In another department I work with a small group--two ladies and a gentleman. In this department the main work is shredding documents. One of the things that come with the documents are stickers--all different kinds of them. The problem is that the stickers can be shredded but the slick backing they come on cannot. So, the stickers must be removed and placed on paper. A real job. What I do is help these three people do a real job. For one of the ladies, "Amy," I simply fold back the liner from the stickers so she can pull off a sticker and stick it on the paper to be shredded. She does this as fast as she can move. She does not stop during the entire time I am there and gets impatient when I don't have stickers ready for her. Her only comment will always be "Mama is picking me up" or "the van is picking me up." She will say this many times over the hour and an quarter that I work with her.

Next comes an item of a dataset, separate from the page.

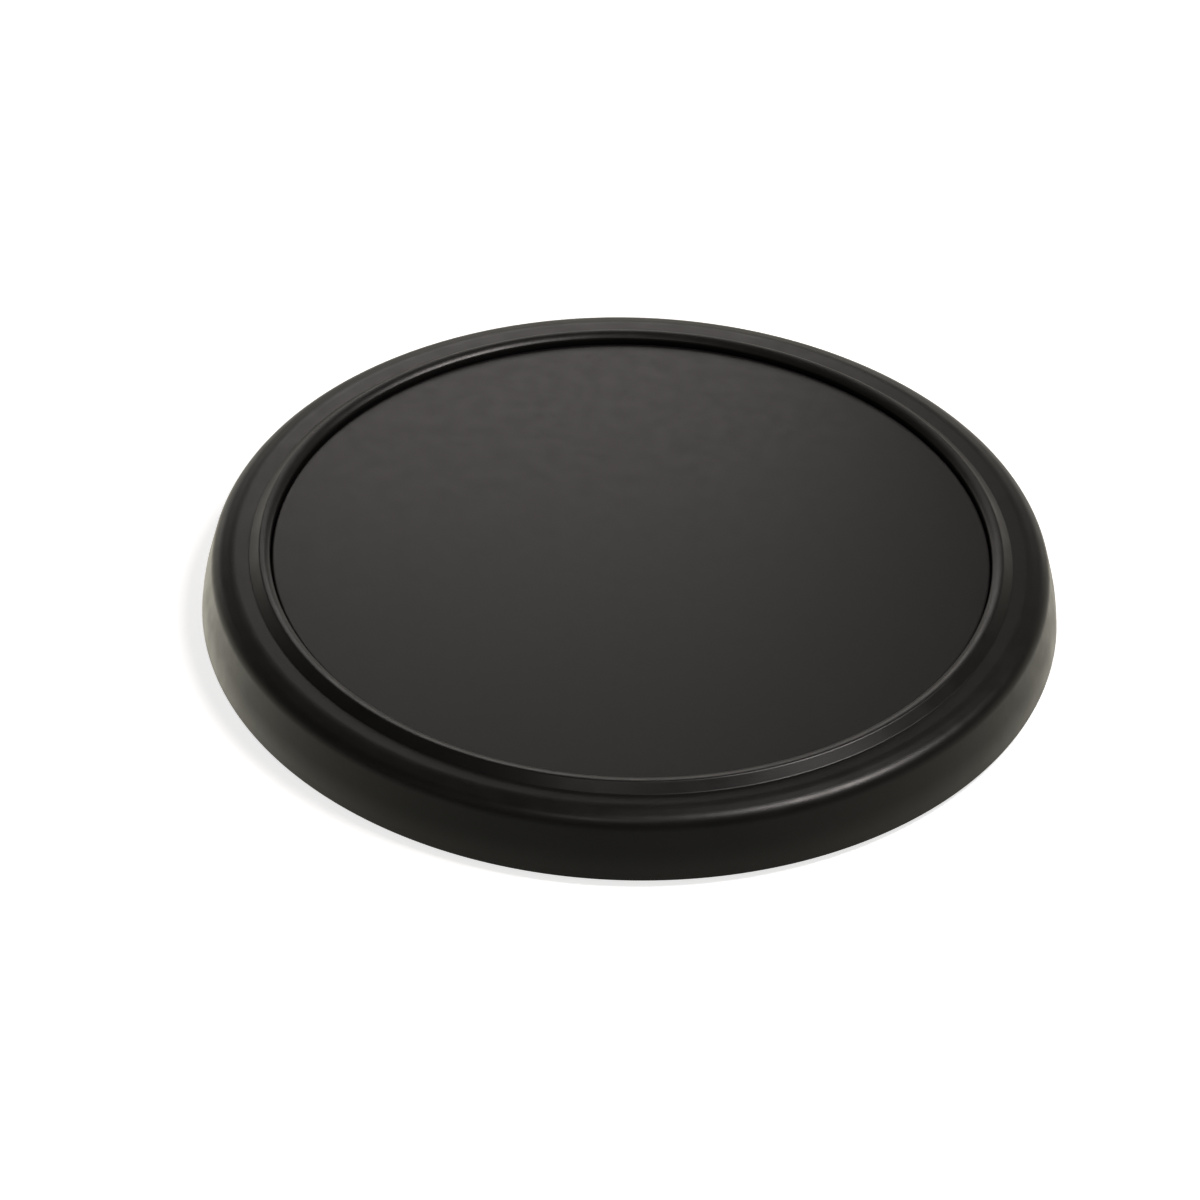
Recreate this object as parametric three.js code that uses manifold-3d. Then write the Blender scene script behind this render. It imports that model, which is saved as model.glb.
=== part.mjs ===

The gentleman sitting next to her, "Marty," just likes to have a good time. He loves to laugh. I take the stickers off the backing and put them on the edge of his wheelchair tray where he is to take them and stick them on the paper on the tray in from of him. The task is completely within the range of his abilities. Most of the time he needs to be prompted physically each time to pick up a sticker. That is unless I stick the sticker on his nose or his ear or his forehead or all of them at the same time. This he thinks is the funniest thing in the world. He will laugh himself silly taking each sticker off and putting them on the paper. Some times he will attempt to use both hands simultaneously to double his laughs. Every now and then he will sneak his hand over to Annie's tray and grab her wrist and both would laugh like they had a private joke.

The third individual, "Annie," is relational in every thing she does. She has very limited movement of her hands and arms, so in the beginning I put the stickers loosely of the paper in front of her and had her press the sticker down with her hand. The second time I worked with her she showed me that she could pick up the sticker from the edge of her wheelchair tray, just like Marty could. She has become so adept at her job that I have a hard time keeping up with her. However, as I said that she is relational, she wants to be talked to, looked at, touched frequently to making it worth her while. Sometimes she wants me to put stickers on her hands for a laugh.

Each of these four individuals are just like all the workers we have all run across wherever we have worked. We have all seen the ambitious worker who wants to climb the ladder of success, willing to do harder work to make more money. There is the worker who clocks in and works, day in and day out, and talks about going home all day. Then there is the worker who is every one's friend and doesn't mind a flirt now and then. And there is always the funny guy who thinks they are lover boy and may sometimes need to be prodded to get the job done but is always ready for a laugh, even if it is at his own expense.

Like I said, just people, only more so.